═══ Provided material ═══

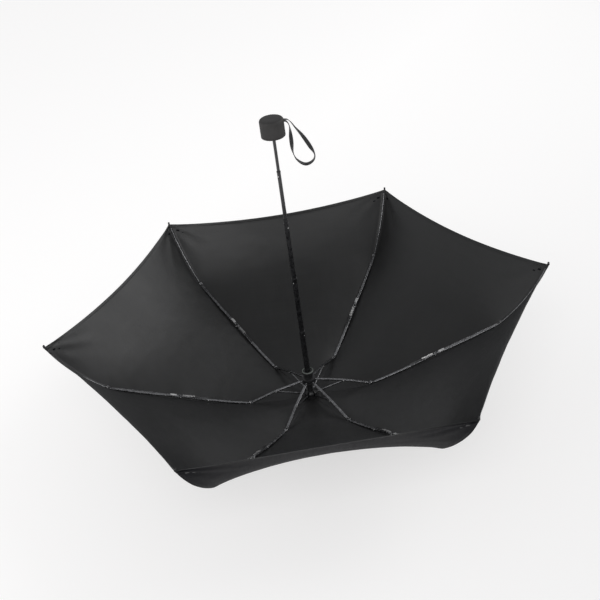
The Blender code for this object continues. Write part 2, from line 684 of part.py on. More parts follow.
def canopy_profile(pivots, offset, hem):
    """The fabric's line along a rib as (radius, height), at an offset from the pivots.

    hem is the share of the end rib that this line reaches."""

    def beside(start, length, angle, bow, share):
        point = along(pivots[start], length * share, angle)
        return point - along((0, 0), offset + 4 * bow * share * (1 - share), angle + 90)

    def mitre(pivot, before, after):
        spread = math.radians((after - before) / 2)
        return pivots[pivot] - along((0, 0), offset / math.cos(spread), (before + after) / 2 + 90)

    rows = [Vector((FABRIC_HOLE_RADIUS, CROWN_LOW - offset + FABRIC_INNER - GAP))]
    rows.append(mitre("second", -TOP_RIB_ANGLE, SECOND_RIB_ANGLE))
    rows.append(beside("second", SECOND_RIB_LENGTH, SECOND_RIB_ANGLE, SECOND_RIB_BOW, 0.5))
    rows.append(mitre("third", SECOND_RIB_ANGLE, THIRD_RIB_ANGLE))
    rows.append(beside("third", THIRD_RIB_LENGTH, THIRD_RIB_ANGLE, THIRD_RIB_BOW, 0.5))
    rows.append(mitre("end", THIRD_RIB_ANGLE, END_RIB_ANGLE))
    for step in range(1, END_RIB_ROWS + 1):
        rows.append(beside("end", END_RIB_LENGTH, END_RIB_ANGLE, END_RIB_BOW, hem * step / END_RIB_ROWS))
    return rows


def gore_sheet(pivots, offset):
    """One face of a gore, centred on the XZ plane, as rows of points across from rib to rib."""
    half = math.pi / RIBS
    columns = []
    for i in range(GORE_COLUMNS + 1):
        across = 2 * i / GORE_COLUMNS - 1
        bulge = 1 - across * across
        hem = FABRIC_HEM + (FABRIC_HEM_MIDDLE - FABRIC_HEM) * bulge
        profile = canopy_profile(pivots, offset, hem)
        column = []
        for step, (radius, height) in enumerate(profile):
            pull = FABRIC_SAG * bulge * (step / (len(profile) - 1)) ** 2
            side = across * (radius * math.sin(half) - GAP)
            column.append((radius * math.cos(half) - pull, side, height))
        columns.append(column)
    return [list(row) for row in zip(*columns)]


def build_canopy(pivots):
    """Six gores that meet along the ribs, each a thin closed solid."""
    near, far = gore_sheet(pivots, FABRIC_INNER), gore_sheet(pivots, FABRIC_OUTER)
    rows, columns = len(near), GORE_COLUMNS + 1
    verts = [point for sheet in (near, far) for row in sheet for point in row]
    under = rows * columns
    faces = []
    for i in range(rows - 1):
        for j in range(columns - 1):
            a = i * columns + j
            quad = (a, a + 1, a + columns + 1, a + columns)
            faces += [quad, tuple(under + k for k in reversed(quad))]
    rim = [j for j in range(columns)]
    rim += [i * columns + columns - 1 for i in range(1, rows)]
    rim += [(rows - 1) * columns + j for j in range(columns - 2, -1, -1)]
    rim += [i * columns for i in range(rows - 2, 0, -1)]
    faces += [(a, b, b + under, a + under) for a, b in zip(rim, rim[1:] + rim[:1])]
    pattern = dress(make_object("gore", verts, faces), "fabric", 60)
    for number in range(RIBS):
        gore = bpy.data.objects.new(f"gore_{number + 1}", pattern.data)
        bpy.context.collection.objects.link(gore)
        gore.rotation_euler = (0, 0, math.tau * (number + 0.5) / RIBS)
    bpy.data.objects.remove(pattern)


def main():
    for obj in list(bpy.data.objects):
        bpy.data.objects.remove(obj)
    pivots = linkage()
    build_ribs(pivots)
    build_crown()
    build_runner(pivots["runner"][1])
    build_shaft()
    build_handle()
    build_strap()
    build_canopy(pivots)


main()
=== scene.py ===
import json
import math

import bmesh
import bpy
import numpy as np
from mathutils import Matrix, Quaternion, Vector, noise


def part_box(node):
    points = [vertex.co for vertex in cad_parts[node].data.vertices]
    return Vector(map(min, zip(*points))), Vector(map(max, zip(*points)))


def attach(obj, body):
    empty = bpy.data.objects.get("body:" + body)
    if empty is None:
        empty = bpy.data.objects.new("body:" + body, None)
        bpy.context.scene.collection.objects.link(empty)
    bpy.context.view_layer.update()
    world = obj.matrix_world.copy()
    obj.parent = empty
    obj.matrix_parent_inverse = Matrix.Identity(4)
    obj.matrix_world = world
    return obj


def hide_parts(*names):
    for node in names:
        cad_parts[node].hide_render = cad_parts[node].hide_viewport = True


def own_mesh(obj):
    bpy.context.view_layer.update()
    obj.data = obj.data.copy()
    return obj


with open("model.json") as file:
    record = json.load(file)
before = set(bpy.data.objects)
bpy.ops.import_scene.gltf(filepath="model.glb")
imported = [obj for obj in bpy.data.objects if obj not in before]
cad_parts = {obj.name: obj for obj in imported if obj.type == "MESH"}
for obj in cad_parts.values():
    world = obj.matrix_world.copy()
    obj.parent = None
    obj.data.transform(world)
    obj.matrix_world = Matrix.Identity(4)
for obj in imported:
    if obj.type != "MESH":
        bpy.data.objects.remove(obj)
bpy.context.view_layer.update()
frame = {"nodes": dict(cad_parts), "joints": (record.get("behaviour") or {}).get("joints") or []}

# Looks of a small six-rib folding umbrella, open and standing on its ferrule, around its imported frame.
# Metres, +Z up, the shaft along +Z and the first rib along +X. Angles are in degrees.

RIBS = 6
PITCH = 360 / RIBS
PITCH_RADIANS = math.radians(PITCH)

# Camera
CAMERA_PLACE = (-0.0554, -1.5990, 1.2149)
CAMERA_AIM = (0.03179, 0.84808, -0.52892)
CAMERA_ROLL = -8.22
LENS_MM = 66.1
SENSOR_MM = 36

# Fabric
HUB_RADIUS = 0.0068
HUB_HEIGHT = 0.01275
COLLAR_RADIUS = 0.0135
SEAM_OFFSET = 0.0042  # from the pivots to the fabric
TIP_OFFSET = 0.0024  # the same at the rib tip
SECOND_RIB_BOW = 0.0022
THIRD_RIB_BOW = 0.0018
END_RIB_BOW = 0.009
CORNER_FROM_TIP = 0.0045
MIDDLE_TAKEN_IN = 0.05  # share by which a gore is cut shorter along its middle than along its seams
BEND_SMOOTHING = 0.005
LINE_STEP = 0.001
ROW_STEP = 0.0085
COLUMNS = 28
FINER = 2  # rows and columns of the finished cloth to each one of the simulated cloth
DRAWN_IN = 0.008  # how much further than the simulation the gore's middle is drawn towards the shaft
SETTLING_FRAMES = 36
CLOTH_SETTINGS = {
    "vertex_group_mass": "seams", "quality": 8, "mass": 0.1, "tension_stiffness": 40,
    "compression_stiffness": 40, "shear_stiffness": 15, "bending_stiffness": 0.4, "air_damping": 6,
    "vertex_group_shrink": "hem", "shrink_min": 0.01, "shrink_max": 0.10,
}
CLOTH_THICKNESS = 0.0003
HEM_WIDTH = 0.0065
HEM_THICKNESS = 0.0008

# Weave and stitches, in the distances from the hem and from the seam
THREADS = 320
SLUBS = (420, 14, 1)
CROSS_SLUBS = (11, 380, 1)
STITCHES = 55
HEM_STITCHES = HEM_WIDTH - 0.0012
SEAM_STITCHES = 0.0016
SEAM_ALLOWANCE = (0.0022, 0.0034)

# Wrinkles
PULL_REACH = 0.16  # how far from a tip its pulls in the cloth run out
PULL_START = 0.012
PULL_HEIGHT = 0.0011
PULLS = 17  # per radian round the tip
SEAM_DENTS = 0.0006
SEAM_DENT_WIDTH = 0.018
UNEVENNESS = ((0.0007, 14), (0.00025, 55))  # height and waves per metre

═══

** What to work on **
Extract, word for word, every line beginning with the one that holds "bpy.context.collection.objects.link(gore)" and concluding with the one that holds "if empty is". Include both of those lines.

** Output of the exercise **
        bpy.context.collection.objects.link(gore)
        gore.rotation_euler = (0, 0, math.tau * (number + 0.5) / RIBS)
    bpy.data.objects.remove(pattern)


def main():
    for obj in list(bpy.data.objects):
        bpy.data.objects.remove(obj)
    pivots = linkage()
    build_ribs(pivots)
    build_crown()
    build_runner(pivots["runner"][1])
    build_shaft()
    build_handle()
    build_strap()
    build_canopy(pivots)


main()
=== scene.py ===
import json
import math

import bmesh
import bpy
import numpy as np
from mathutils import Matrix, Quaternion, Vector, noise


def part_box(node):
    points = [vertex.co for vertex in cad_parts[node].data.vertices]
    return Vector(map(min, zip(*points))), Vector(map(max, zip(*points)))


def attach(obj, body):
    empty = bpy.data.objects.get("body:" + body)
    if empty is None:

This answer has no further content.